Well, when I was a little kid I thought she was in her forties; she just seemed so road-worn and had such a tough exterior. But from getting to know her through her friends and family though, the stories they tell gave me such a better understanding of her. I realized she wasn’t just any 27-year-old, she was 27 years old and legitimately the first female rock star in the history of music. She was 27 and coming from a conservative East Texas oil refinery town where she was disappointing her family left and right, because they had what they expected her life to be and she was doing the exact opposite of that by partying, doing drugs, singing in a band and living in San Francisco. So, there was just such a split down the middle between her wanting to please her family like every child does, but also wanting to be authentic to herself.

“I think she’d be happy [the end of cannabis prohibition is] happening, but I think she’d say, “Well, it took long enough!” She’d have a smart way to say it.”

 

Of all Joplin’s music, do you have a favorite album that you find yourself returning to more often than others?

That’s hard; that’s like picking children. They’re all so different, because she evolved so quickly. Big Brother & The Holding Company’s Cheap Thrills is such raw, hard blues, as well as being youthful, fun and rebellious. Then, with the Kozmic Blues Band and I Got Dem ‘Ol Kozmic Blues Again Mama! Her sound became a lot more soulful. Around that time she did a Stax review in Memphis, [Tennessee] but it didn’t go over very well because the band was under-rehearsed. But she was reaching for that Otis Redding kind of thing. I love that stuff because she was being experimental, taking chances, and her voice was getting better. Then with the Full Tilt Boogie Band and songs like “Get It While You Can” and even “Me and Bobby McGee,” she was at a point where she wasn’t running away from her roots anymore; because she started out singing old folk and country blues. So, it was all way more blues and country, way more fun, and she was moving out of the whole psychedelic thing. But the stuff that I like most are the live recordings. I’ve received a lot of bootleg recordings of her over the years, and I have a copy of her last concert at Harvard Stadium on Aug. 12, 1970, and there is some really good stuff on it. She was just getting so good at that point.

Is there a song or an album that you would recommend to someone who was just checking out Joplin for the first time?

Yeah! I’d tell them to start at the beginning and listen to Cheap Thrills. However, for those who like folk music a little more, there’s this bootleg called The Typewriter Tape that are recordings of her and Jorma Kaukonen from Hot Tuna and Jefferson Airplane that are just acoustic guitar and vocals only. It’s from before she was in Big Brother & The Holding Company, so it’s a really cool, deep cuts one.

“She was 27 and coming from a conservative East Texas oil refinery town where she was disappointing her family left and right, because they had what they expected her life to be and she was doing the exact opposite of that by partying, doing drugs, singing in a band and living in San Francisco.”

 

If she was alive today, do you think Joplin would be impressed or disappointed with the modern world?

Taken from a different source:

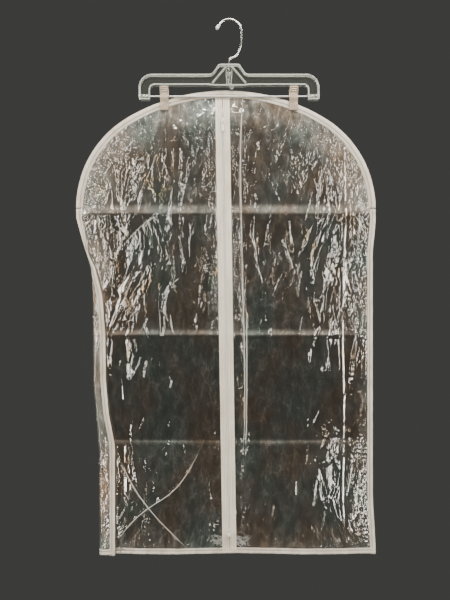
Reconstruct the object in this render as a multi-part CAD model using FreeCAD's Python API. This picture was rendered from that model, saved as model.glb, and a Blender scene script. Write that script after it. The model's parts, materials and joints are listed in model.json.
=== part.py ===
import FreeCAD, Part
import math
import os

from FreeCAD import Vector

# A clear garment bag, closed and empty, gripped by the two clips of a clear skirt hanger.
# Millimetres. +Z is up, +X is to the bag's right as seen from the zipper side, and the zipper faces -Y.
# The origin is the hook's seat: the underside of the wire where it rests on a rail.

# Hook
wire_radius = 1.8
hook_radius = 24.0
hook_centre_x = 0.6
hook_tip_angle = 152.0
shank_bottom_z = -126.0
tip_radius = 3.3
tip_length = 9.0
collar_radius = 3.5
collar_height = 4.0

# Hanger body
arm_half_length = 178.0
leg_width = 22.0
beam_top_z = -108.9
beam_bottom_z = -130.0
leg_bottom_z = -158.6
boss_top_z = -89.0
boss_half_width = 20.0
web_thickness = 2.4
hanger_depth = 12.0
rim_width = 2.2
prop_rib_depth = 10.0
prop_rib_thickness = 1.6
shank_tube_top_z = -93.0
shank_tube_length = 36.0
shank_tube_radii = (6.0, 4.2)
shank_clearance = 0.08
pocket_z = -108.0
pocket_side_clearance = 0.5
pocket_end_clearance = 0.3
window_x = 4.0
window_width = 3.2
window_height = 5.0
ring_centre = (5.0, -133.0)
ring_radius = 4.3
ring_hole_radius = 1.5
ring_thickness = 3.0

# Rod and clips
rod_z = -151.5
rod_radius = 1.5
rod_clearance = 0.06
rod_half_length = 174.0
rod_boss_radius = 3.4
clip_x = 128.0
clip_width = 16.4
leaf_thickness = 0.8
ear_radius = 3.4
ear_reach = 4.6
ear_step = 1.2
handle_rib_radius = 0.9
handle_rib_pitch = 3.9
handle_rib_reach = 5.6
flange_width = 1.6
flange_height = 0.9
jaw_rib_width = 2.3
jaw_rib_pitch = 3.2
jaw_rib_height = 0.8
jaw_rib_top = -14.0
jaw_rib_low = -25.4
pad_half_width = 7.4
pad_top = -17.0
pad_low = -26.4
pad_lip = 1.0
pad_thickness = 1.0
grip_gap = 0.3
coil_half_length = 5.4
coil_outer_radius = 3.1
coil_inner_radius = 1.9

# Bag
bag_x = -6.0
bag_top_z = -139.0
springing_z = -373.0
bag_bottom_z = -1059.5
half_width = 298.0
side_arc_radius = 210.0
seam_y = 3.0
film_thickness = 0.3
film_gap = 0.1
arch_tape_width = 14.0
side_tape_width = 11.0
tape_wall = 0.65
tape_spine = 1.2
rim_end = 22.0
slope_end = 36.0
front_plane_y = -3.65
neck_slot_x = 9.0
neck_slot_length = 6.0
neck_slot_height = 2.4
neck_slot_corner = 1.1
neck_slot_drop = 9.7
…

I think she would be socially impressed by the attempts to break down barriers and make things more inclusive for everyone, but I think she would be disappointed by the way that the internet has affected music and the way people make a living doing music. I’ve met many musicians from her period who share that disappointment, so I think she’d feel that way too.

 

From old interviews and show flyers, it seems like ending cannabis prohibition was something she actually took pretty seriously. Do you think she’d be impressed with how far things have come with that at least?

I think she’d be happy it’s happening, but I think she’d say, “Well, it took long enough!” She’d have a smart way to say it.